Aqui, porém, surgem alguns pontos novos e sérios de instrução sobre a questão dos princípios mistos. Sinto que posso abordar este assunto com uma percepção de necessidade e aplicação pessoal. A história posterior dos cativos vindos da Babilônia tanto nos adverte como também nos instrui. Eles recusam a aliança estranha, não querem usar vestes de diversos estofos; mas, em seguida, vestem suas próprias vestes sem cinto – esse é o sentido moral da história. Eles vão construir suas próprias casas quando a inimizade samaritana os impede de construir a casa do Senhor. Isso é uma advertência para nós, assim como foi uma vergonha para eles, e o Espírito do Senhor precisa despertá-los como de um sono profundo e de uma embriaguez. Eles passam a servir a si mesmos quando o serviço ao Senhor é interrompido. O conforto, a indulgência e o prazer próprio tomam o lugar do que havia sido deixado vago. Ageu e Zacarias precisam chamá-los a cingirem seus lombos e a prepararem suas lâmpadas. De modo algum os enviam de volta para negociar com os samaritanos. Eles não lhes dizem que erraram quanto ao recusar vestir vestes de diversos estofos; eles apenas os exortam a vestir as vestes puras que estavam usando – fazer a obra do Senhor à maneira do Senhor, ainda que os samaritanos pudessem novamente resistir a eles.
Tudo isso está cheio de significado para nós. O Espírito de Deus, sejam quais forem as circunstâncias, jamais desejará ver o santo usando “lã e linho”; mas, ao mesmo tempo, Ele deseja que a veste pura esteja cingida. Uma veste sem cinto, embora pura, não é segundo Seu pensamento; e muitas vezes Ele percebe a falta disso, como nos dias de Ageu e Zacarias, e essa é a nossa profunda repreensão: uma posição pura mantida com pouca graça espiritual.
Os cativos que retornaram estavam na posição correta.
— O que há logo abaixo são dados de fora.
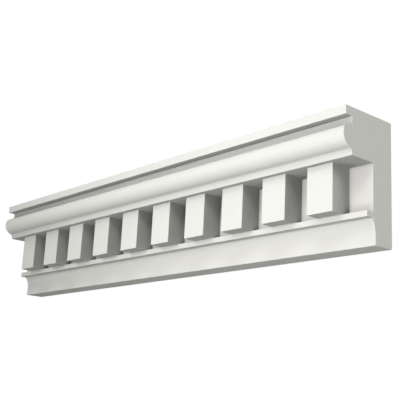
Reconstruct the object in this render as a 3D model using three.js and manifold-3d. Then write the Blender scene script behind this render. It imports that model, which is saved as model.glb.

O lugar deles era melhor do que o de seus irmãos, que ainda habitavam as cidades distantes dos incircuncisos, e eles agiram bem, como venho dizendo, ao recusarem aliança com os samaritanos; tal aliança seria apenas o uso de vestes de diversos estofos, de “lã e linho”. Isso eles não fizeram, mas aqueles que permaneceram firmes sob tal provação, falham sob outra: embora se recusassem a usar roupas mistas, suas vestes, como vimos, não estavam cingidas e, pior ainda, estavam lamentavelmente sujas e manchadas. Esses Judeus que retornaram estavam em situação muito pior do que seus irmãos que estavam nas terras distantes dos pagãos. Seus caminhos na Terra Santa eram profundamente repreendidos pelos caminhos de seus irmãos entre os gentios.